Calvin Stapert, in his 2006 book, A New Song for an Old World: Musical Thought in the Early Church(Eerdmans), called it “epicletic.” The epiclesis in the traditional Christian liturgy is the point at which the priest invokes the presence of the Spirit, asking that the bread and wine “be for your people the Body and Blood of your Son, the holy food and drink of new
and unending life in him” (Book of Common Prayer). In the theology from which charismatic worship comes, praise invites God, in the language of the day, “to show up.”
As I said in the previous post, saying this there and now with considerable caution, not wishing to put down anyone’s faith, there is something of an older animistic idea in this practice. God has to be attracted, invoked, brought down. It puts one in mind of the story in 1 Kings 18 when the prophets of Baal do their song and dance in a failed effort to get their god to show up. It’s religion, and religion can be for good or ill, but it does not have much of Jesus or the Jesus faith in it.
LET’S TALK. . .
And this represents a shift in Christian spirituality of major significance. The faith has shifted in many white evangelical churches from the doctrinal emphases stemming from the Protestant Reformation to a faith that is almost entirely devoid of any doctrinal thinking at all, a faith based on experience. It’s no longer the Jesus of the pages of the New Testament or the Christ of the Nicene Creed but the Jesus in my heart. And with that shift, a crucial link between the Jesus of history and the church has been severed. Christianity of this sort may and often does float free of the past—not just of Jesus but of church tradition. And not only that. If my faith is my experience of God, then faith becomes an affirmation of what and who I am. It rarely confronts me with the need to change the way I think or what I do.
Which is precisely what is happening. White evangelical Christianity is less and less faith in Jesus—the Jesus of Nazareth—and more and more a political brand. Churches are no longer identified by older theological distinctions (this in itself may not be bad) but by political affiliation. Churches are either MAGA or not-MAGA.

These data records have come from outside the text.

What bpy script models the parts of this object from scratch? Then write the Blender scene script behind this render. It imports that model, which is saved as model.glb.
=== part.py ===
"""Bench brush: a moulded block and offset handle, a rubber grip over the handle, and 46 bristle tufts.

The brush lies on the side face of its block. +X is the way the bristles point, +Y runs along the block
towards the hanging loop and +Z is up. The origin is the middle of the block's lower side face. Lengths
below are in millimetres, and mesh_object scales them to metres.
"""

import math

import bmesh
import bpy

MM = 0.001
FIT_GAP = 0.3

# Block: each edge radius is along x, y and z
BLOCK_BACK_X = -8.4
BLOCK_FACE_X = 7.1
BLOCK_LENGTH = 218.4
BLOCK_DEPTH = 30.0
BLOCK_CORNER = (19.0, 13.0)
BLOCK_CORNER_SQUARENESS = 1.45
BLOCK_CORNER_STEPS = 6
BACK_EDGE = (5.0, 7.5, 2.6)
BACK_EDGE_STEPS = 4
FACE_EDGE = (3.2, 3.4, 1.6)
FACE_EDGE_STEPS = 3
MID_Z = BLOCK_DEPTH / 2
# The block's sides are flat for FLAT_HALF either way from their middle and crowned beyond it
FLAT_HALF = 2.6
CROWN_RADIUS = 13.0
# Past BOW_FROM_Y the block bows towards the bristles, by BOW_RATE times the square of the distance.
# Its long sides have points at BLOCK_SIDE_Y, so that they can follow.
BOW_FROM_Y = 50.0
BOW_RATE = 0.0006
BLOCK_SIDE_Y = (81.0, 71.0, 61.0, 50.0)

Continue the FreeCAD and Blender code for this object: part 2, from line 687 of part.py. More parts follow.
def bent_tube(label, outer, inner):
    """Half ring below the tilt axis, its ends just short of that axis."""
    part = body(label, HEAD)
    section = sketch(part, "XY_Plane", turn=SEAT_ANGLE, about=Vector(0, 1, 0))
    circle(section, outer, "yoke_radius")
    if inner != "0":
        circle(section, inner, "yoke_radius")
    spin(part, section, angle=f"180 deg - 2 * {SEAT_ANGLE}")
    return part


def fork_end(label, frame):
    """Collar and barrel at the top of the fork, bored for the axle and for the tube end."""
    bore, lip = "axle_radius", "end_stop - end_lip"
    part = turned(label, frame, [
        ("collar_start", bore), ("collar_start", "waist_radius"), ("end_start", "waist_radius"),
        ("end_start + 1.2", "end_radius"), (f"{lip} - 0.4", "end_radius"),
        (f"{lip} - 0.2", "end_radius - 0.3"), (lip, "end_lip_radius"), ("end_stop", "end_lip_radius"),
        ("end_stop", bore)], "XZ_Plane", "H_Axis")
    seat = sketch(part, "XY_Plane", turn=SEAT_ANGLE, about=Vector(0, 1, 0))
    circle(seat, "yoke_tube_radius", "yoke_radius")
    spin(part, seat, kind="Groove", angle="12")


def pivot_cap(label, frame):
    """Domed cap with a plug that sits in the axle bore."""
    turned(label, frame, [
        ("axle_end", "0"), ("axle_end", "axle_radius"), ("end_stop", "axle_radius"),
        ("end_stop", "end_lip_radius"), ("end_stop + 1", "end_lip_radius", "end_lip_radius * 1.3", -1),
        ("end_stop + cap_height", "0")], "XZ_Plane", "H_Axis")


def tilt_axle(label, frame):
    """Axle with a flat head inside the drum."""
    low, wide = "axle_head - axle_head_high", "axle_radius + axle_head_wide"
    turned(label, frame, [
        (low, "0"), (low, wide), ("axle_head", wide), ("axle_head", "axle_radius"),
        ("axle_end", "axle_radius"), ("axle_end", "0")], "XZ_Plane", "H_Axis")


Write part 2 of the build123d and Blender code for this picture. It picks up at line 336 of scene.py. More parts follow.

What we need in the face of these developments is a theological and biblical conversation. The recent moves of the CRC to double down on old formulations of the faith and to take an anticultural stance will not help. It’s not a conversation; it’s the imposition of thought control. But a conversation, a conversation open to the history of the faith, to the Bible, and to what is happening in the world is long overdue. We need a new Reformation. Maybe we even need a new name. Can we continue to call ourselves Christian? when “Christian” has come to mean MAGA.
I wonder. But a change of name for the followers of Jesus is perhaps not the point. The point is to notice, to notice what is happening in the church, how when worship changes, the church changes. To notice what it means when the organ goes silent.